EXERCISE AIM
From the listing below, pull out all lines with "scene" in them.

DATA SHOWN
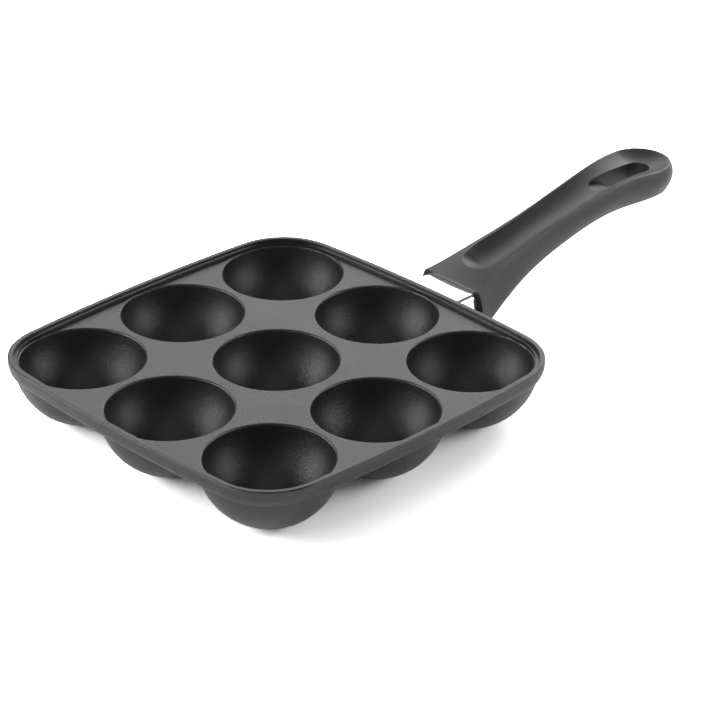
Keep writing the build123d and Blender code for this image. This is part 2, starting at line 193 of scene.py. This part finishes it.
soft_box("left_soft_box", 135, 22, 1.5, (1.0, 0.6), 18.5)
soft_box("right_soft_box", 315, 22, 1.5, (0.9, 0.5), 8.5)
soft_box("back_soft_box", 45, 30, 1.5, (1.4, 0.9), 10.0)
soft_box("back_right_soft_box", 10, 26, 1.5, (0.8, 0.5), 6.0)
soft_box("front_left_soft_box", 180, 28, 1.5, (0.8, 0.5), 1.5)
soft_box("ceiling_soft_box", 225, 75, 2.0, (2.0, 2.0), 4.5)

# The room round them is white low down, past the paper, and dim from there up.
white_up_to = 0.06              # sines of the height above the horizon
dim_from = 0.20
dim_level = 0.15
world = bpy.data.worlds.new("studio")
bpy.context.scene.world = world
world.use_nodes = True
room = world.node_tree.nodes["Background"]
room.inputs["Strength"].default_value = 1.0
direction = add_node(world, "ShaderNodeTexCoord").outputs["Generated"]
height = add_node(world, "ShaderNodeSeparateXYZ", links={"Vector": direction}).outputs["Z"]
shade = add_node(world, "ShaderNodeValToRGB", links={"Fac": height})
shade.color_ramp.elements[0].position = white_up_to
shade.color_ramp.elements[0].color = (1.0, 1.0, 1.0, 1.0)
shade.color_ramp.elements[1].position = dim_from
shade.color_ramp.elements[1].color = (dim_level, dim_level, dim_level, 1.0)
world.node_tree.links.new(shade.outputs["Color"], room.inputs["Color"])


# The camera stands where the photograph was taken from, looking down at 28 degrees.
camera_place = (-0.85695, -0.92859, 0.71445)
camera_bearing = -44.44         # degrees, from +Y towards +X
camera_down = 28.29
camera_roll = 0.16
camera_data = bpy.data.cameras.new("camera")
camera = bpy.data.objects.new("camera", camera_data)
bpy.context.scene.collection.objects.link(camera)
bpy.context.scene.camera = camera
camera_data.sensor_width = 36.0
camera_data.lens = 149.31
camera_data.clip_end = 50.0
camera.matrix_world = (Matrix.Translation(camera_place)
                       @ Matrix.Rotation(math.radians(camera_bearing), 4, "Z")
                       @ Matrix.Rotation(math.radians(90 - camera_down), 4, "X")
                       @ Matrix.Rotation(math.radians(camera_roll), 4, "Z"))

bpy.context.scene.view_settings.view_transform = "Standard"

RESPONSE TO THIS TASK
Keep writing the build123d and Blender code for this image. This is part 2, starting at line 193 of scene.py. This part finishes it.
bpy.context.scene.world = world
bpy.context.scene.collection.objects.link(camera)
bpy.context.scene.camera = camera
bpy.context.scene.view_settings.view_transform = "Standard"